— What is required —
Output the data that follows exactly, line for line.

— Data extract —
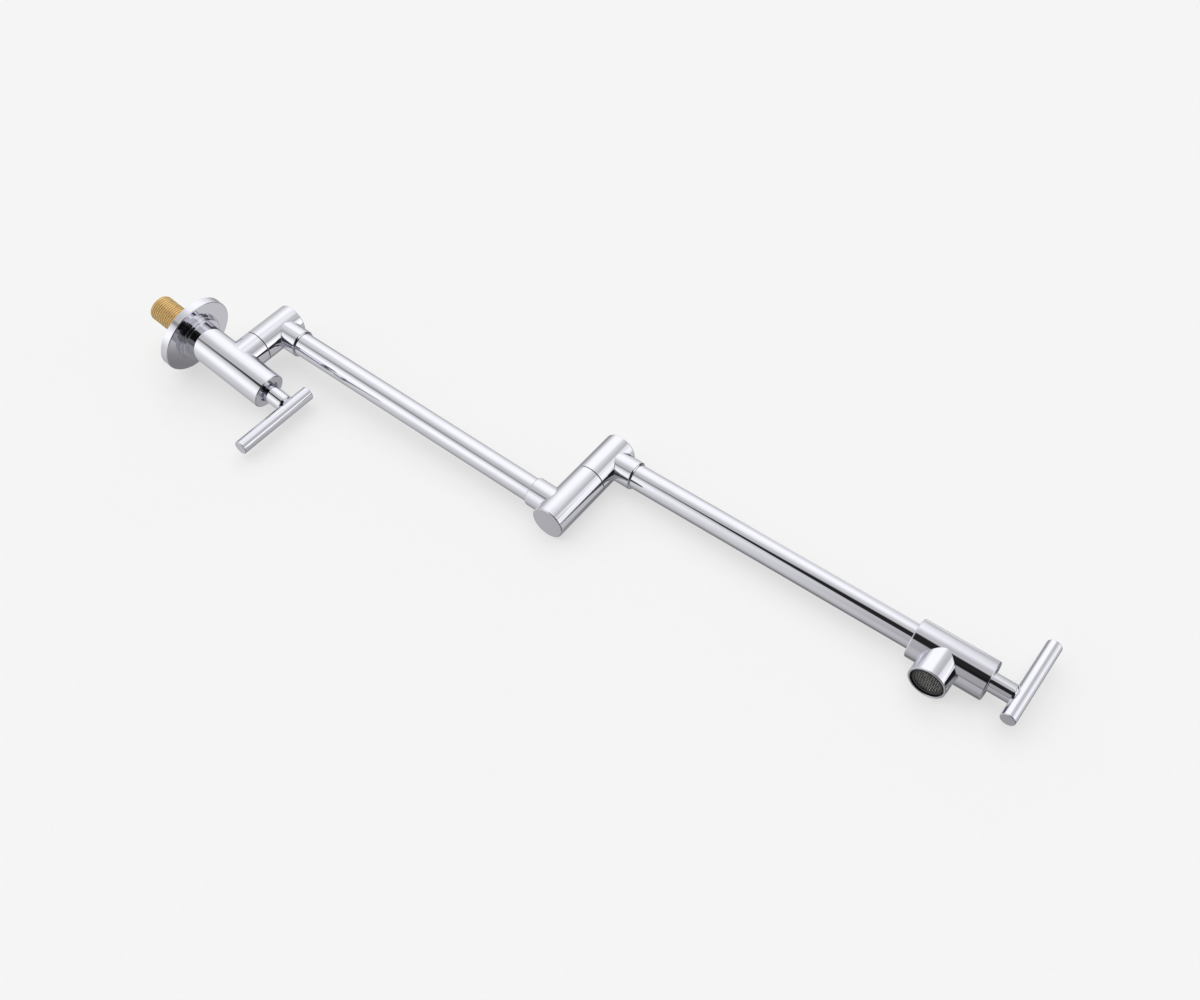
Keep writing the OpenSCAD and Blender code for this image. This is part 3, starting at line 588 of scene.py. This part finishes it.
def middle_lower():
    """Lower half of the middle joint, with a closed bottom and its socket back towards the wall."""
    shell = Shell()
    at = ARM_1.at(0, -ARM_1_SPAN, ARM_1_Z)
    local = at.swapped(1, 3, 2)
    low, high = -MID_DROP, MID_RISE
    ends, around = shell.branch(local, SWIVEL_D / 2, low + BODY_EDGE, high - SEAM_EDGE, SOCKET_D / 2,
                                SOCKET_REACH - SOCKET_EDGE, SOCKET_FILLET)
    bore, wide = SPIGOT_D / 2 + FIX_GAP, MID_BORE_D / 2
    turned = local.swapped(3, 1, 2)
    shell.lathe(turned, [(SWIVEL_D / 2, high - SEAM_EDGE), (SWIVEL_D / 2, high, SEAM_EDGE), (bore, high),
                         (bore, high - SPIGOT_DEPTH), (wide, high - SPIGOT_DEPTH), (wide, low + MID_FLOOR),
                         (0, low + MID_FLOOR)], ends)
    shell.lathe(turned, [(0, low), (SWIVEL_D / 2, low, BODY_EDGE), (SWIVEL_D / 2, low + BODY_EDGE)], ends)
    socket_end(shell, local, around)
    return shell


def spout():
    """Spout body along the arm, with the nozzle downwards and the cavity for its cartridge in front."""
    shell = Shell()
    at = ARM_2.at(0, -ARM_2_SPAN, ARM_2_Z)
    local = at.swapped(1, -2, -3)
    front, back = SPOUT_FRONT, -SPOUT_BACK
    ends, around = shell.branch(local, BODY_D / 2, back + BODY_EDGE, front - BODY_EDGE, NOZZLE_D / 2,
                                NOZZLE_DROP - NOZZLE_EDGE, NOZZLE_FILLET)
    tube = TUBE_D / 2 + FIX_GAP
    deep = [(tube, front - SEAT_DEPTH - SEAT_WALL), (tube, back), (BODY_D / 2, back, BODY_EDGE),
            (BODY_D / 2, back + BODY_EDGE)]
    shell.lathe(local.swapped(3, 1, 2), [(BODY_D / 2, front - BODY_EDGE)] + valve_end(front, deep), ends)
    mouth = NOZZLE_DROP - MOUTH_DEPTH
    shell.lathe(local, [(NOZZLE_D / 2, NOZZLE_DROP - NOZZLE_EDGE), (NOZZLE_D / 2, NOZZLE_DROP, NOZZLE_EDGE),
                        (MOUTH_D / 2, NOZZLE_DROP, RIM_EDGE), (MOUTH_D / 2, mouth), (OUTLET_D / 2, mouth),
                        (OUTLET_D / 2, mouth - OUTLET_DEPTH), (0, mouth - OUTLET_DEPTH)], around)
    return shell


def neck(place):
    """A lever's neck, with a rounded end at the bar and the hole for its screw along x. place looks
    out of the valve."""
    shell = Shell()
    low, high, r = -NECK_INSET, BAR_REACH - NECK_SHORT, NECK_D / 2
    edge, end = low + RIM_EDGE, high - NECK_NOSE
    bore, blind = STEM_END_D / 2 + FIX_GAP, STEM_REACH + FIX_GAP
    # The cylinder's own frame has y along the neck and z towards the screw, which sits at its height 0
    ends = shell.drilled(place.at(0, 0, SCREW_OUT).swapped(2, 3, 1), r, edge - SCREW_OUT, end - SCREW_OUT,
                         SCREW_D / 2 + FIX_GAP, bore + FIX_GAP)
    shell.lathe(place, [(0, blind), (bore, blind), (bore, low), (r, low, RIM_EDGE), (r, edge)], ends)
    shell.lathe(place, [(r, end), (r, high, NECK_NOSE), (TENON_D / 2, high),
                        (TENON_D / 2, BAR_REACH + TENON_PAST), (0, BAR_REACH + TENON_PAST)], ends)
    return shell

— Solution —
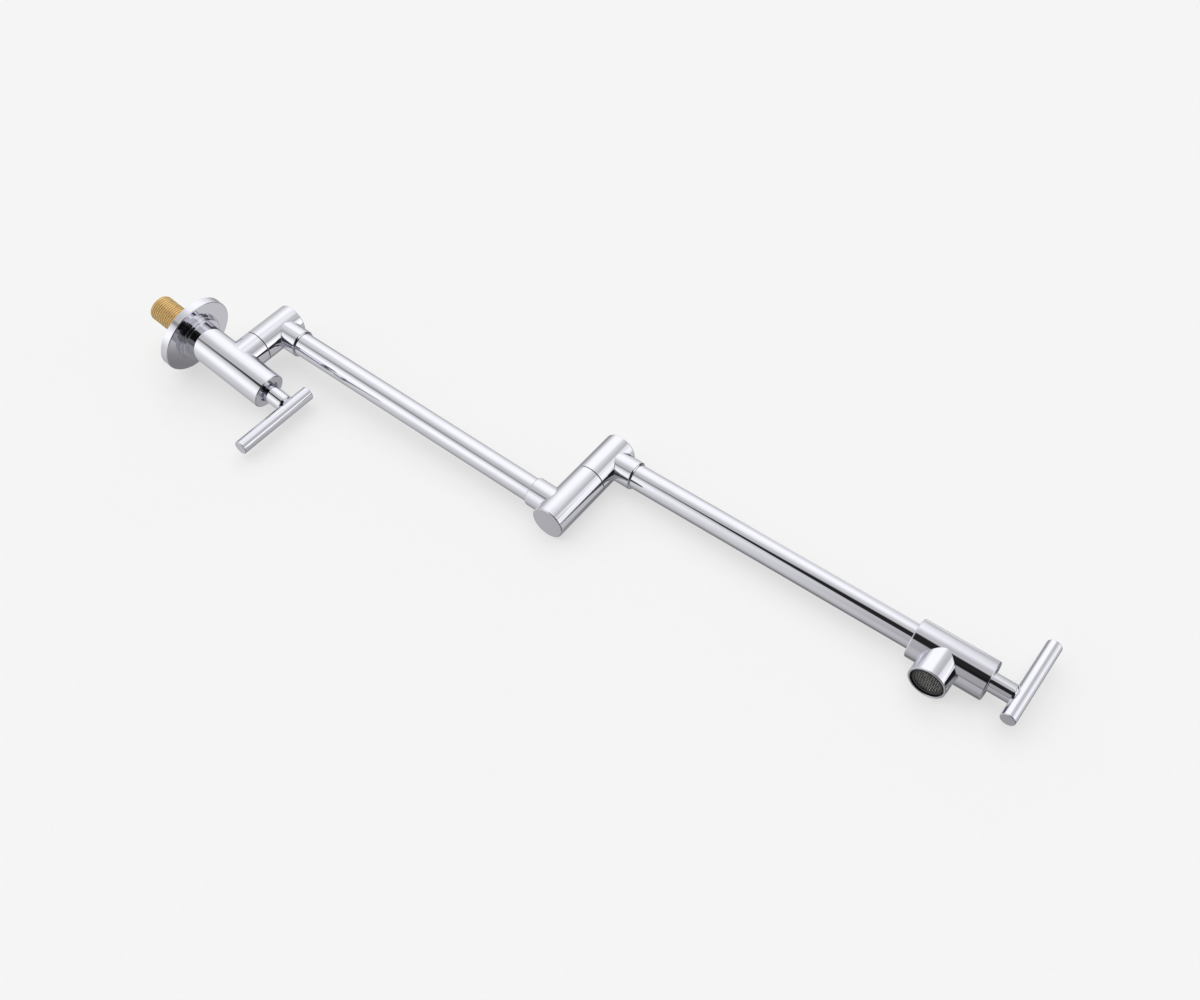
Keep writing the OpenSCAD and Blender code for this image. This is part 3, starting at line 588 of scene.py. This part finishes it.
def middle_lower():
    """Lower half of the middle joint, with a closed bottom and its socket back towards the wall."""
    shell = Shell()
    at = ARM_1.at(0, -ARM_1_SPAN, ARM_1_Z)
    local = at.swapped(1, 3, 2)
    low, high = -MID_DROP, MID_RISE
    ends, around = shell.branch(local, SWIVEL_D / 2, low + BODY_EDGE, high - SEAM_EDGE, SOCKET_D / 2,
                                SOCKET_REACH - SOCKET_EDGE, SOCKET_FILLET)
    bore, wide = SPIGOT_D / 2 + FIX_GAP, MID_BORE_D / 2
    turned = local.swapped(3, 1, 2)
    shell.lathe(turned, [(SWIVEL_D / 2, high - SEAM_EDGE), (SWIVEL_D / 2, high, SEAM_EDGE), (bore, high),
                         (bore, high - SPIGOT_DEPTH), (wide, high - SPIGOT_DEPTH), (wide, low + MID_FLOOR),
                         (0, low + MID_FLOOR)], ends)
    shell.lathe(turned, [(0, low), (SWIVEL_D / 2, low, BODY_EDGE), (SWIVEL_D / 2, low + BODY_EDGE)], ends)
    socket_end(shell, local, around)
    return shell


def spout():
    """Spout body along the arm, with the nozzle downwards and the cavity for its cartridge in front."""
    shell = Shell()
    at = ARM_2.at(0, -ARM_2_SPAN, ARM_2_Z)
    local = at.swapped(1, -2, -3)
    front, back = SPOUT_FRONT, -SPOUT_BACK
    ends, around = shell.branch(local, BODY_D / 2, back + BODY_EDGE, front - BODY_EDGE, NOZZLE_D / 2,
                                NOZZLE_DROP - NOZZLE_EDGE, NOZZLE_FILLET)
    tube = TUBE_D / 2 + FIX_GAP
    deep = [(tube, front - SEAT_DEPTH - SEAT_WALL), (tube, back), (BODY_D / 2, back, BODY_EDGE),
            (BODY_D / 2, back + BODY_EDGE)]
    shell.lathe(local.swapped(3, 1, 2), [(BODY_D / 2, front - BODY_EDGE)] + valve_end(front, deep), ends)
    mouth = NOZZLE_DROP - MOUTH_DEPTH
    shell.lathe(local, [(NOZZLE_D / 2, NOZZLE_DROP - NOZZLE_EDGE), (NOZZLE_D / 2, NOZZLE_DROP, NOZZLE_EDGE),
                        (MOUTH_D / 2, NOZZLE_DROP, RIM_EDGE), (MOUTH_D / 2, mouth), (OUTLET_D / 2, mouth),
                        (OUTLET_D / 2, mouth - OUTLET_DEPTH), (0, mouth - OUTLET_DEPTH)], around)
    return shell


def neck(place):
    """A lever's neck, with a rounded end at the bar and the hole for its screw along x. place looks
    out of the valve."""
    shell = Shell()
    low, high, r = -NECK_INSET, BAR_REACH - NECK_SHORT, NECK_D / 2
    edge, end = low + RIM_EDGE, high - NECK_NOSE
    bore, blind = STEM_END_D / 2 + FIX_GAP, STEM_REACH + FIX_GAP
    # The cylinder's own frame has y along the neck and z towards the screw, which sits at its height 0
    ends = shell.drilled(place.at(0, 0, SCREW_OUT).swapped(2, 3, 1), r, edge - SCREW_OUT, end - SCREW_OUT,
                         SCREW_D / 2 + FIX_GAP, bore + FIX_GAP)
    shell.lathe(place, [(0, blind), (bore, blind), (bore, low), (r, low, RIM_EDGE), (r, edge)], ends)
    shell.lathe(place, [(r, end), (r, high, NECK_NOSE), (TENON_D / 2, high),
                        (TENON_D / 2, BAR_REACH + TENON_PAST), (0, BAR_REACH + TENON_PAST)], ends)
    return shell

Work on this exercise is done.